The disagreement among fans usually splits into two energetic camps. One camp treats the books as a straightforward series of events: Roz is damaged, later encountered again in different circumstances, so she survives. The other camp treats the ambiguous moments as metaphorical endings — a sort of emotional or moral death — and then questions whether the Roz we later meet is the same identity-wise. Conversations get surprisingly philosophical (and fun) when people bring up continuity of consciousness, memory backups, and whether replacing components erases the “person” inside. Also, because the books are accessible to kids, a lot of adults bring in more layered readings, which amplifies debate.
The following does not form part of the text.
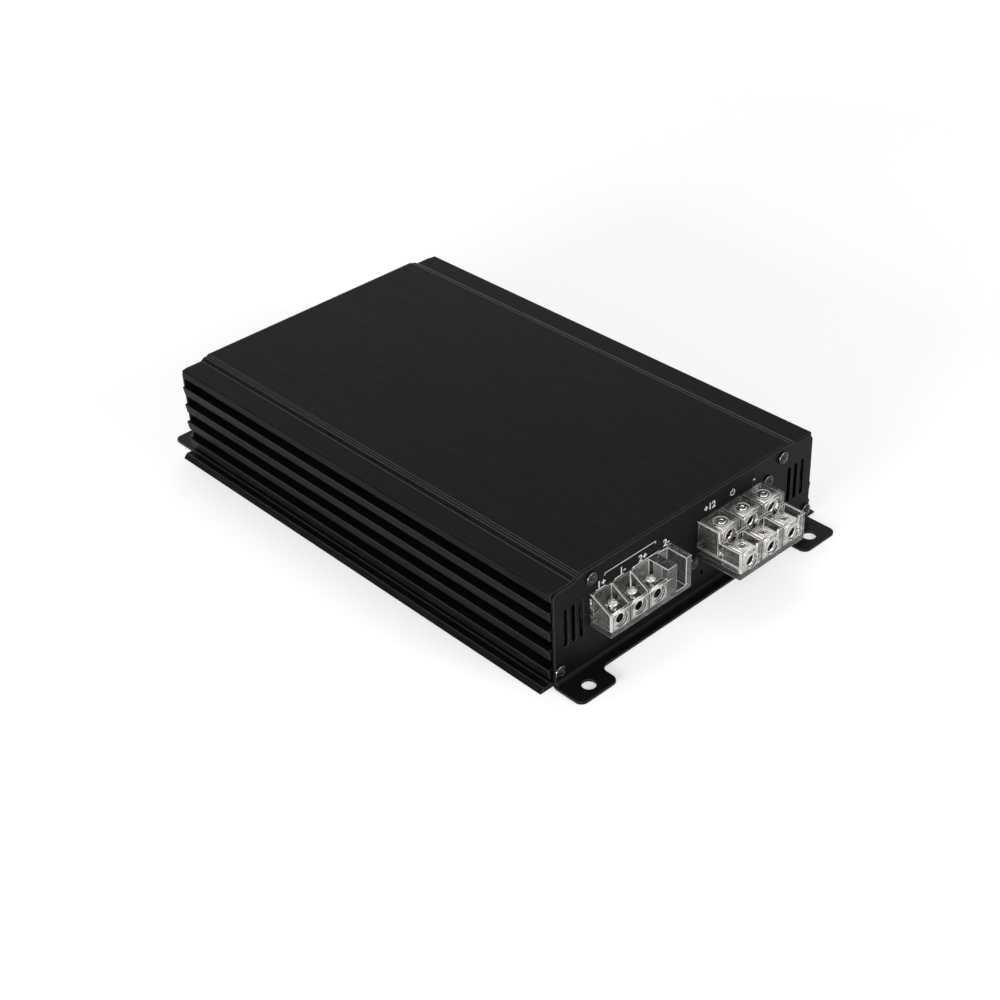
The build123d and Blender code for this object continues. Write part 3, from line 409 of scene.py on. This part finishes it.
def dress_cad_nodes():
    """Gives every CAD node the finish of its slot in the record, and rounds the edges that show in
    a paler material that is a painted highlight.

    Weighted normals would bend the view through the thin walls of the clear parts, so those
    keep their own.
    """
    for part in frame["record"]["subparts"]:
        node, slot = NODES[part["node"]], part["material_slot"]
        # The power clamp screws take the darker copy of the nickel, a painted shade.
        finish = "clamp_screw_shade" if part["node"].startswith("power_screw") else slot
        node.data.materials.clear()
        node.data.materials.append(MATERIALS[finish])
        if slot in EDGES:
            # The rounded edges get a paler colour, a painted highlight.
            soften_edges(node, *EDGES[slot], even_light=slot != "clear_plastic")


# ---------------------------------------------------------------- printed marks

SHEET = 1.2 * MM
PLATE_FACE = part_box("chassis_heatsink")[1][1] + SHEET
INK = 0.02 * MM
TERMINALS, FAR_END = -1, 1  # the side along Y that an end plate faces

# Places and sizes of the marks, in millimetres.
WAY_SIZE, WAY_BOLD = 4.6, 0.12
WAY_ROW = 37.9
WAY_BRACKET = (
    (-36.2, 41.9, 30.0, 0.35, 0),
    (-51.0, 41.4, 1.3, 0.35, 90),
    (-21.4, 41.4, 1.3, 0.35, 90),
)
SUPPLY_ROW = 42.0
STANDBY_X, STANDBY_RADIUS = 26.3, 1.3
STANDBY_LINE = 0.45
DIAL_SIZE, DIAL_BOLD = 2.0, 0.03
DIAL_NUMBER_OUT, DIAL_NUMBER_DOWN = 4.6, 6.9  # from the knob's centre
OFF_OUT, ON_OUT = 8.2, 7.6  # from the lever's centre
SOCKET_SIZE, SOCKET_BOLD = 2.4, 0.04
SOCKET_OUT, SOCKET_IN = 5.4, 4.15  # sideways from the shells' corner, and to their middle height


def printed_text(name, words, x, z, side, size, bold):
    """White printed characters on the end plate of that side."""
    data = bpy.data.curves.new(name, "FONT")
    data.body = words
    data.size = size * MM
    data.offset = bold * MM
    data.extrude = INK / 2
    data.align_x = "CENTER"
    data.align_y = "CENTER"
    text = bpy.data.objects.new(name, data)
    bpy.context.collection.objects.link(text)
    text.rotation_euler = (math.pi / 2, 0, 0 if side < 0 else math.pi)
    text.location = (x * MM, side * (PLATE_FACE + INK / 2), z * MM)
    data.materials.append(MATERIALS["printed_ink"])
    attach(text, "amplifier")


def mesh_piece(name, shape, material, body):
    """A finished bmesh as an object that rides on a body."""
    data = bpy.data.meshes.new(name)
    shape.to_mesh(data)
    shape.free()
    piece = bpy.data.objects.new(name, data)
    bpy.context.collection.objects.link(piece)
    data.materials.append(MATERIALS[material])
    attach(piece, body)
    return piece


def printed_bars(name, bars, side):
    """Thin printed bars on an end plate, each (x, z, length, thickness, turn in degrees)."""
    shape = bmesh.new()
    for x, z, length, thickness, turn in bars:
        place = (
            Matrix.Translation((x * MM, side * (PLATE_FACE + INK / 2), z * MM))
            @ Matrix.Rotation(math.radians(turn), 4, "Y")
            @ Matrix.Diagonal((length * MM, INK, thickness * MM, 1))
        )
        bmesh.ops.create_cube(shape, size=1, matrix=place)
    mesh_piece(name, shape, "printed_ink", "amplifier")


def bar_on_circle(x, z, radius, turn, along, across):
    """A bar centred on a circle, at a turn clockwise from the top, with its length along it."""
    return (
        x + radius * math.sin(turn), z + radius * math.cos(turn),
        along, across, math.degrees(turn),
    )


def ring_bars(x, z, radius, count=14, gap=70.0, overlap=1.15):
    """Bars that follow a ring with a gap at its top, as on a stand-by sign."""
    sweep = 360 - gap
    length = overlap * radius * math.radians(sweep) / count
    turns = [math.radians(gap / 2 + (index + 0.5) / count * sweep) for index in range(count)]
    return [bar_on_circle(x, z, radius, turn, length, STANDBY_LINE) for turn in turns]


def dial_ticks(x, z, count=11, sweep=280.0, radius=6.1, width=0.3, length=1.1):
    """Tick bars around a control, leaving the gap at the bottom."""
    turns = [math.radians(index / (count - 1) * sweep - sweep / 2) for index in range(count)]
    return [bar_on_circle(x, z, radius, turn, width, length) for turn in turns]


def centre_of(node):
    """The centre of a node's box, in metres."""
    low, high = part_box(node)
    return [(a + b) / 2 for a, b in zip(low, high)]


def print_terminal_end():
    """Plain way numbers and signs over the clamps."""
    ways = [(-52.9, "1+"), (-40.7, "1-"), (-28.9, "2+"), (-14.8, "2-")]
    for index, (x, words) in enumerate(ways, start=1):
        printed_text(f"way_mark_{index}", words, x, WAY_ROW, TERMINALS, WAY_SIZE, WAY_BOLD)
    printed_bars("way_bracket", WAY_BRACKET, TERMINALS)
    for name, x, words in [("supply_plus", 11.8, "+12"), ("supply_minus", 40.3, "-")]:
        printed_text(name, words, x, SUPPLY_ROW, TERMINALS, WAY_SIZE, WAY_BOLD)
    ring = ring_bars(STANDBY_X, SUPPLY_ROW, STANDBY_RADIUS)
    stroke = (STANDBY_X, SUPPLY_ROW + 1.0, 1.7, STANDBY_LINE, 90)
    printed_bars("supply_switch", [*ring, stroke], TERMINALS)


def print_far_end():
    """Dial ticks and numbers, ON and OFF, and socket numbers."""
    dial_style = (FAR_END, DIAL_SIZE, DIAL_BOLD)
    for index in range(1, 5):
        x, _, z = (value / MM for value in centre_of(f"control_knob_{index}"))
        row = z - DIAL_NUMBER_DOWN
        printed_bars(f"dial_ticks_{index}", dial_ticks(x, z), FAR_END)
        printed_text(f"dial_low_{index}", "0", x + DIAL_NUMBER_OUT, row, *dial_style)
        printed_text(f"dial_high_{index}", "10", x - DIAL_NUMBER_OUT, row, *dial_style)
    for index in range(1, 3):
        x, _, z = (value / MM for value in centre_of(f"switch_lever_{index}"))
        printed_text(f"switch_off_{index}", "OFF", x + OFF_OUT, z, *dial_style)
        printed_text(f"switch_on_{index}", "ON", x - ON_OUT, z, *dial_style)
    low, high = (tuple(value / MM for value in corner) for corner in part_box("phono_shells"))
    middle_x, _, middle_z = (value / MM for value in centre_of("phono_shells"))
    corners = [(x, z) for z in (high[2], low[2]) for x in (high[0], low[0])]
    for index, (x, z) in enumerate(corners, start=1):
        x += SOCKET_OUT if x > middle_x else -SOCKET_OUT
        z += -SOCKET_IN if z > middle_z else SOCKET_IN
        printed_text(f"socket_mark_{index}", str(index), x, z, FAR_END, SOCKET_SIZE, SOCKET_BOLD)


# ---------------------------------------------------------------- knobs

RIBS = 30
POINTS_PER_RIB = 6
RIB_DEPTH = 0.28 * MM
RIB_ROUNDNESS = 0.6  # power of the rib wave; a lower one gives broader ribs and finer grooves
CREASE_ANGLE = math.radians(40)
KNOB_GAP = 0.5 * MM  # from the end plate to the grip
RIM = 0.6 * MM
RIM_STEPS = 6
# Shares of the knob's radius.
SHAFT_SHARE = 0.65
BACK_SHARE = 0.97
DISH_TOP_SHARE, DISH_FOOT_SHARE = 0.72, 0.66
POINTER_LENGTH_SHARE, POINTER_PLACE_SHARE = 0.62, 0.34
DISH_EDGE_DEPTH, DISH_CENTRE_DEPTH = 0.35 * MM, 0.3 * MM
POINTER_WIDTH, POINTER_THICKNESS, POINTER_DEPTH = 0.7 * MM, 0.2 * MM, 0.28 * MM
POINTER_ROUNDING = 0.06 * MM


def knob_profile(radius, foot, face):
    """The knob's outline from foot to face, each point (radius, y, how deep the ribs cut it)."""
    shaft = radius * SHAFT_SHARE
    back = PLATE_FACE + KNOB_GAP
    profile = [
        (shaft, foot, 0), (shaft, back, 0),
        (radius * BACK_SHARE, back, 0), (radius, back + RIM / 2, 1),
    ]
    for step in range(RIM_STEPS + 1):
        turn = step / RIM_STEPS * math.pi / 2
        profile.append((
            radius - RIM + RIM * math.cos(turn), face - RIM + RIM * math.sin(turn),
            1 - step / RIM_STEPS,
        ))
    profile += [
        (radius * DISH_TOP_SHARE, face, 0),
        (radius * DISH_FOOT_SHARE, face - DISH_EDGE_DEPTH, 0),
        (0, face - DISH_CENTRE_DEPTH, 0),
    ]
    return profile


def ribbed_ring(shape, x, y, z, reach, ribbed):
    """The points around the knob at one place of its profile, one point shared at the centre."""
    around = RIBS * POINTS_PER_RIB
    if reach == 0:
        return [shape.verts.new((x, y, z))] * around
    ring = []
    for step in range(around):
        turn = 2 * math.pi * step / around
        wave = (0.5 + 0.5 * math.cos(RIBS * turn)) ** RIB_ROUNDNESS
        out = reach - ribbed * RIB_DEPTH * (1 - wave)
        ring.append(shape.verts.new((x + out * math.cos(turn), y, z + out * math.sin(turn))))
    return ring


def ribbed_knob(index):
    """Control knob with fine grip ribs, a rounded rim and a dished face, and its pointer line."""
    node = f"control_knob_{index}"
    low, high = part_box(node)
    x, _, z = centre_of(node)
    radius = (high[0] - low[0]) / 2
    face = high[1]
    shape = bmesh.new()
    rings = [
        ribbed_ring(shape, x, y, z, reach, ribbed)
        for reach, y, ribbed in knob_profile(radius, low[1], face)
    ]
    shape.faces.new(rings[0])
    for first, second in zip(rings, rings[1:]):
        for step in range(len(first)):
            after = (step + 1) % len(first)
            corners = [first[step], first[after], second[after], second[step]]
            shape.faces.new(list(dict.fromkeys(corners)))
    bmesh.ops.recalc_face_normals(shape, faces=shape.faces)
    for side in shape.faces:
        side.smooth = True
    knob = mesh_piece(f"ribbed_knob_{index}", shape, "knob_black", node)
    knob.modifiers.new("crease", "EDGE_SPLIT").split_angle = CREASE_ANGLE
    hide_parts(node)
    pointer = bmesh.new()
    centre = (x, face - POINTER_DEPTH, z + radius * POINTER_PLACE_SHARE)
    size = (POINTER_WIDTH, POINTER_THICKNESS, radius * POINTER_LENGTH_SHARE)
    place = Matrix.Translation(centre) @ Matrix.Diagonal((*size, 1))
    bmesh.ops.create_cube(pointer, size=1, matrix=place)
    bmesh.ops.bevel(
        pointer, geom=pointer.edges[:], offset=POINTER_ROUNDING, segments=2, affect="EDGES"
    )
    mesh_piece(f"knob_pointer_{index}", pointer, "printed_ink", node)


# ---------------------------------------------------------------- stage and light

FLOOR_SIZE = 14.0  # metres
FLOOR_GLOW_NEAR, FLOOR_GLOW_FAR = 0.49, 1.0  # how bright the floor glows in view
GLOW_START, GLOW_END = 0.5, 1.5  # metres from the origin between which the glow grows
WORLD_FILL = 0.25
LIGHT_TARGET = (0, 0, 20 * MM)
LIGHTS = {  # place, size in metres and power in watts
    "key": ((0.5, 0.8, 1.7), (1.2, 1.2), 8),
    "left": ((-1.5, -0.3, 0.25), (0.8, 0.4), 28),
    "front": ((0.5, -1.6, 0.7), (0.9, 0.7), 11),
}


def area_light(name, place, size, power):
    """A white rectangular lamp that points at LIGHT_TARGET."""
    data = bpy.data.lights.new(name, "AREA")
    data.shape = "RECTANGLE"
    data.size, data.size_y = size
    data.energy = power
    lamp = bpy.data.objects.new(name, data)
    bpy.context.collection.objects.link(lamp)
    lamp.location = place
    aim = Vector(LIGHT_TARGET) - Vector(place)
    lamp.rotation_euler = aim.to_track_quat("-Z", "Y").to_euler()


def seen_directly(tree):
    """1 for camera, glossy and transmission rays, which show the background, and 0 for the rest."""
    path = tree.nodes.new("ShaderNodeLightPath")
    seen = path.outputs["Is Camera Ray"]
    for kind in ("Is Glossy Ray", "Is Transmission Ray"):
        seen = math_node(tree, "MAXIMUM", seen, path.outputs[kind])
    return seen


def make_stage():
    """White floor that keeps the soft shadow, and turns fully white away from the object."""
    bpy.ops.mesh.primitive_plane_add(size=FLOOR_SIZE)
    floor = bpy.context.object
    floor.name = "floor"
    made = Shader("floor_white", (0.82, 0.82, 0.82), 0.9, Specular_IOR_Level=0.0)
    place = made.add("ShaderNodeTexCoord").outputs["Object"]
    reach = made.tree.nodes.new("ShaderNodeVectorMath")
    reach.operation = "LENGTH"
    made.feed(reach.inputs[0], place)
    level = made.spread(
        reach.outputs["Value"], FLOOR_GLOW_NEAR, FLOOR_GLOW_FAR, GLOW_START, GLOW_END
    )
    glow = math_node(made.tree, "MULTIPLY", seen_directly(made.tree), level)
    made.set("Emission Color", (1, 1, 1, 1))
    made.tree.links.new(glow, made.surface.inputs["Emission Strength"])
    floor.data.materials.append(made.material)


def make_world():
    """Dim even light, with a white background behind the floor's edge."""
    world = bpy.data.worlds.new("studio")
    bpy.context.scene.world = world
    world.use_nodes = True
    tree = world.node_tree
    background = tree.nodes["Background"]
    background.inputs["Color"].default_value = (1, 1, 1, 1)
    strength = tree.nodes.new("ShaderNodeMapRange")
    strength.inputs["To Min"].default_value = WORLD_FILL
    tree.links.new(seen_directly(tree), strength.inputs["Value"])
    tree.links.new(strength.outputs["Result"], background.inputs["Strength"])


# ---------------------------------------------------------------- build

bpy.context.scene.view_settings.view_transform = "Standard"
make_camera()
make_world()
make_stage()
for light, settings in LIGHTS.items():
    area_light(light, *settings)
MATERIALS = make_materials()
EDGES = make_edge_materials()
dress_cad_nodes()
print_terminal_end()
print_far_end()
for number in range(1, 5):
    ribbed_knob(number)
For me, that ambiguity is part of the charm: it makes the story linger long after I turn the last page.
Ben
Ben
2026-01-23 15:17:10
People argue about Roz’s fate because 'The Wild Robot' does something clever: it blends a literal plot with symbolic resonance. On the surface, Roz doesn’t have a final, absolute death — the narrative picks up later — but the emotional beats in the first book are written like an ending. That ambiguity invites different readings: some fans focus on bodily continuity and point to later events as proof Roz survives; others focus on identity and see the shut-down or transformation as a kind of death and rebirth. I enjoy the debate because it’s where simple children’s storytelling meets big questions about selfhood, repair, and what it means to change. Personally, I read those moments as a powerful rebirth rather than a true death, and I still think about Brightbill and the rest of the island long after finishing the pages.